10. Seeking perfection over competence and mastery.

A clinician friend of mine who worked with perfectionists used to tell his clients, “Everything worth doing is worth doing half-assed.” This sentiment was not popular with his clients, yet he had a point: Perfectionism is seductive because it offers an internal and external alibi. We can tell ourselves, and our friends, that the reason we’re alone is that we are looking for the perfect partner; the reason we haven’t sent out our manuscript is that it’s still not quite "there," and the reason we haven’t moved on a decision is that we’re looking for the perfect time to do so.

In fact, perfectionism amounts to a black-or-white mental template that does not map well onto reality, which traffics in shades of gray. Since human efforts are never perfect, the perfection-or-bust system renders success impossible. Such a system betrays a harmful, if often unconscious, fear of success. Instead of seeking perfection, it’s better to seek competence and beyond that, mastery. True masters are often distinguished by their keen awareness of their own ignorance. This recognition, however, propels those who seek mastery into doing, rather than overwhelming them into paralysis, where perfectionists often dwell.

Upon receiving an honorary Oscar in 1990 for a lifetime of revolutionary film-making, Akira Kurosawa, widely considered one of the greatest directors of the 20th century, said, “I don’t feel that I understand cinema yet… but what I promise is that from now on I will work as hard as I can on making movies and maybe by following this path I will achieve an understanding of the true essence of cinema.”

11. Mistaking self-care for selfishness, and assertiveness for aggression.

Flight safety instructions always advise that, in case of emergency, you should put on your own oxygen mask before assisting others. That appears selfish. Should you not put the mask on your helpless child’s face first?
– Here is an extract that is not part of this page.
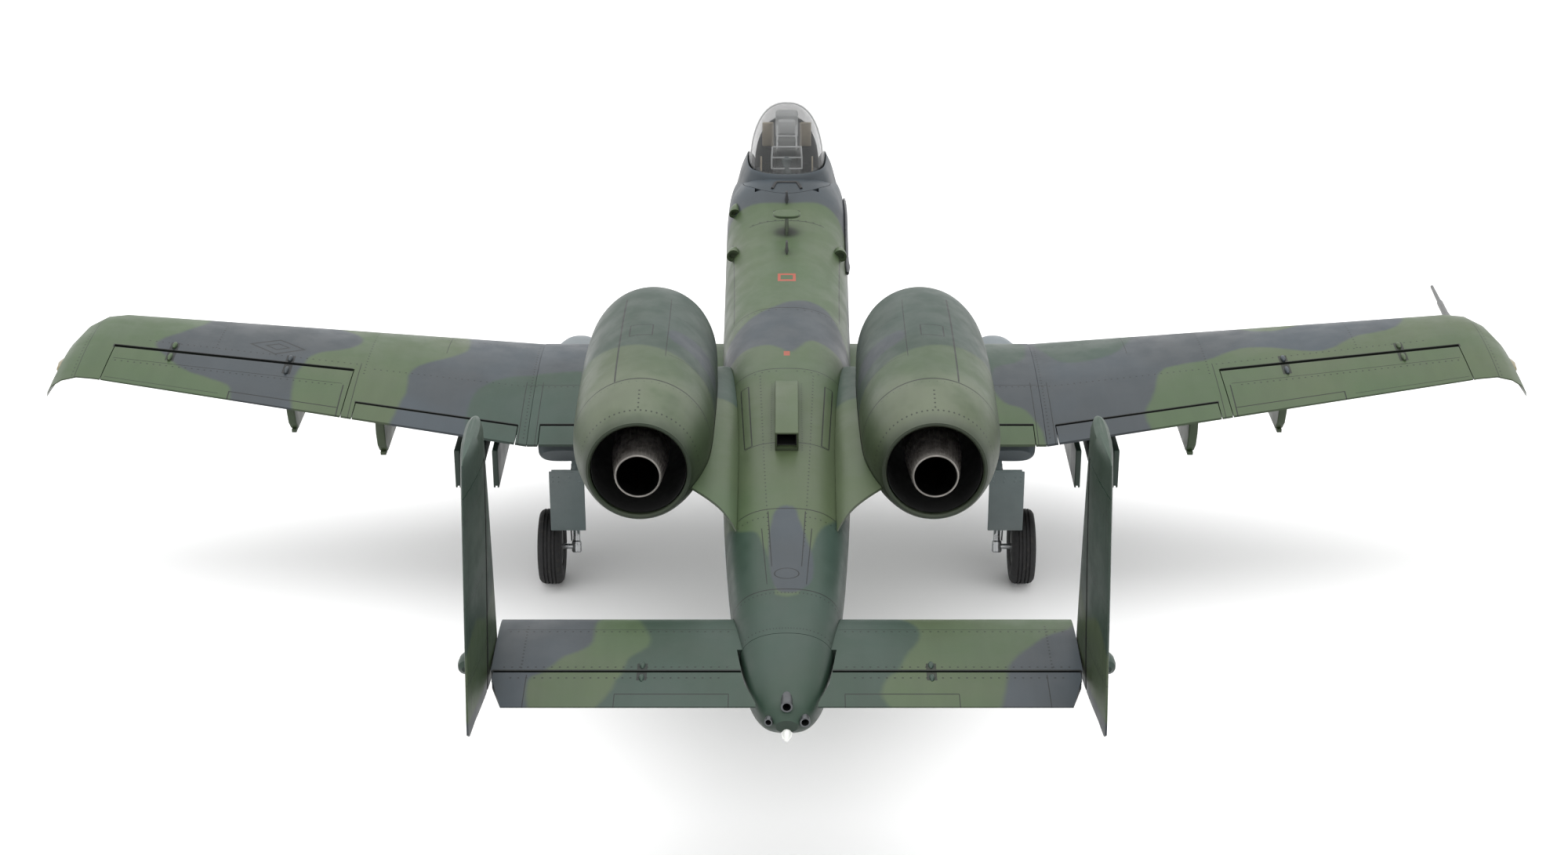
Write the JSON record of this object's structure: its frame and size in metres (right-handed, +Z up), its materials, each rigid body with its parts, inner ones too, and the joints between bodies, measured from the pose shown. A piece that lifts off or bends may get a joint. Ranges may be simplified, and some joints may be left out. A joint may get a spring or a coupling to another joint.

People commonly confuse self-care with selfishness. The two, however, are not the same. Selfishness denotes a lack of concern for others. Self-care benefits others because it helps you remain intact and functional and thus useful in interactions with others. For you to not participate in caring for your elderly mother may be selfish, but for you to take a break from caring for your mom to rest and rejuvenate is self-care, and it stands to benefit your mom as well. You can’t light a candle from an unlit match. To spread your light, you must first protect it, vigilantly.

A related confusion is between aggression and assertiveness. For me to step on your head without permission is aggressive. For me to insist that you don’t step on my head without permission is assertive. Aggression involves usurping territory by violating boundaries. Assertiveness involves sharing territory by drawing clear and fair boundaries. Aggression seeks to take rights away. Assertiveness seeks equal rights. Our mental health thrives when we care for ourselves and are assertive with others.

12. Underestimating the importance of action.

Mention "sound mental health" and the image conjured up in most people’s mind is likely an image of an unscrambled mind. That, after all, is where mental phenomena reside. However, in a fundamental way that science is only beginning to understand, mind and body are one integrated system. Our internal psychic architecture is intimately linked with our embodied physical self, and the link is reciprocal. In the same way that language describes and creates our reality, action both manifests and shapes our mental state. Our attitudes affect what we do, but what we do also affects our attitudes. In fact, the best way to change how you feel is to change how you act. Thinking about how you feel every day without thinking about what you do every day is therefore misguided. To paraphrase da Vinci, sound mental health requires that we not just sit back and wait for things to happen to us, but that we go out and happen to things.